Das Naturschutzgebiet umfasst viele Feuchtgebiete, die durch den steten Wasser-Diebstahl gefährdet sind und mit ihnen ihre große Artenvielfalt. Darunter die vom Aussterben bedrohten Spanischen Kaiseradler und Iberischen Luchse, die in der Doñana einen ihrer letzten Zufluchtsorte gefunden haben.
Die spanische Landwirtschaft ist nicht nur ein Umweltproblem. Sie ist auch mit Menschenrechtsverletzungen verbunden. Die Arbeitsbedingungen der Erntehelfer*innen sind oft inhuman und ihre Lebensumstände in bereitgestellten Unterkünften unwürdig.
Ihr Gehalt liegt deutlich unter dem Mindestlohn. In Spanien sind das 5,94 Euro pro Stunde.
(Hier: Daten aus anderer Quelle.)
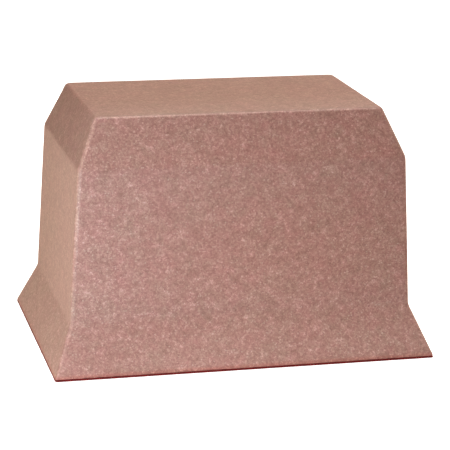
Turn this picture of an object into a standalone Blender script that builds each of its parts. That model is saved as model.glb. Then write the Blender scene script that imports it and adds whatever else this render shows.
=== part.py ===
"""A rectangular cast-stone urn with hipped top edges and a flared base.

The urn is filled from below. A hollow shell is cast in one piece and closed by a stone base plate, which is
bonded into a pocket with sealant. A plastic collar, screwed to the plate, takes a threaded plug with a grip
bar and an O-ring. A felt pad covers the underside.

The frame: the origin is the middle of the base on the surface that the urn stands on, +Z is up, X runs
along the wide side and -Y is the front.
"""

import math

import bmesh
import bpy
from mathutils import Matrix, Vector

MM = 0.001

# Outline of the base before its edges are rounded, and the height from the felt to the top face
BASE_WIDTH = 266.7 * MM
BASE_DEPTH = 189.0 * MM
TOTAL_HEIGHT = 172.7 * MM

# Pieces that touch in the real urn keep this gap
GAP = 0.3 * MM

# Outside of the shell: how far each level lies in from the base outline, and how high it is
FLARE_HEIGHT = 33.9 * MM
FLARE_INSET_X = 13.2 * MM
FLARE_INSET_Y = 18.4 * MM
SHOULDER_HEIGHT = 140.1 * MM
SHOULDER_INSET = 19.0 * MM
TOP_INSET = 33.0 * MM

# Roundings of the shell
BASE_EDGE_RADIUS = 0.8 * MM
FLARE_RADIUS = 8.0 * MM
SHOULDER_RADIUS = 8.0 * MM
TOP_EDGE_RADIUS = 4.0 * MM
CORNER_RADIUS = 4.0 * MM
BASE_CORNER_RADIUS = 2.0 * MM
CHAMBER_CORNER_RADIUS = 10.0 * MM
CHAMBER_TOP_RADIUS = 8.0 * MM

# How far in from its edges each flat end of the shell's loft is capped
CAP_INSET = 8.0 * MM

# Felt pad
FELT_THICKNESS = 1.2 * MM

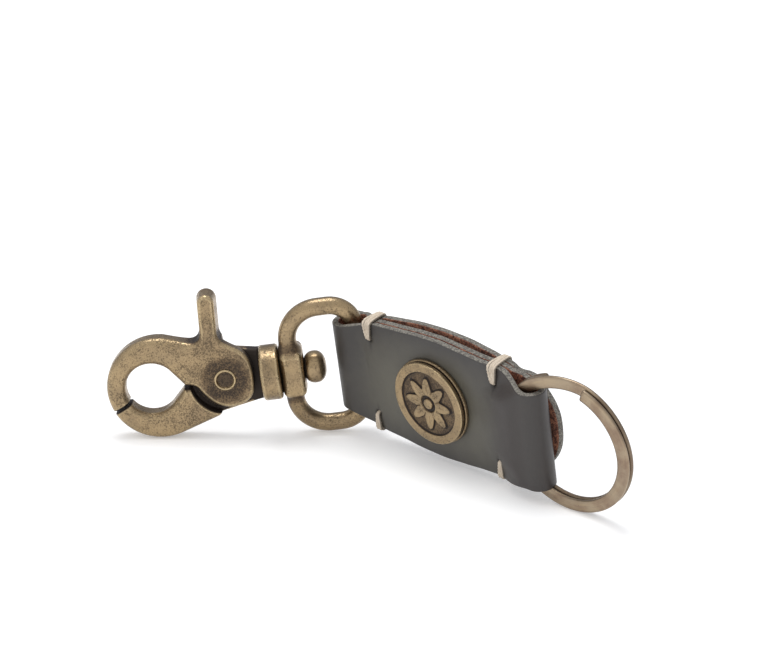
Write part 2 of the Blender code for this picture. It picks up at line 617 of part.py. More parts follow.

Die Arbeiter erhalten jedoch maximal 30 Euro pro Tag.
Deutsche Großkonzerne drücken die Preise
Der Hintergrund für die Existenz dieser beiden Probleme ist jedoch derselbe: der intensive Anbau für den Export. Dabei verlangt der Markt nicht nur nach Masse, sondern auch nach möglichst günstigen Preisen.
Frische Lebensmittel aus Spanien befinden sich zwar auch in Bio-Supermärkten, die Hauptakteure des unerbittlichen Preiskampfes sind jedoch die Großkonzerne. „Die vier größten Lebensmitteleinzelhändler Aldi, Edeka, Lidl und Rewe verfügen heute bereits über einen Anteil von etwa 85 Prozent am inländischen Marktvolumen“, so Oxfam.
Trinkwasser aus dem Tankwagen
Eine Machtposition, die sie bei Verhandlungen rigoros ausschöpfen. Sie drücken die Preise der Lieferanten so lange, bis sie unterhalb der Produktionskosten liegen. Ihren eigenen Kund*innen bieten die Konzerne so das niedrige Preisniveau, auf dem ihr Erfolgskonzept beruht. Eine 500 Gramm-Schale Spanische Erdbeeren wird im Discounter schon für 0,99 Euro angeboten.
Diese rücksichtslose Praxis gefährdet die Existenz der Andalusischen Bäuer*innen. Zudem geht ihnen das Wasser für ihre Arbeit aus. Inzwischen wird es für viele Einheimische auch im Alltag knapp. Ihr Trinkwasser liefern Tankwagen an.
Das Bewusstsein für dieses Problem wächst jedoch nur langsam und die Politik handelt entsprechend gemächlich. Solange die konsequente staatliche Regulierung ausbleibt, können wir zumindest versuchen, beim Einkauf einen Unterschied zu machen: genauer hinschauen, auch mal Verzicht üben und den Kassenbon als Stimmzettel einsetzen.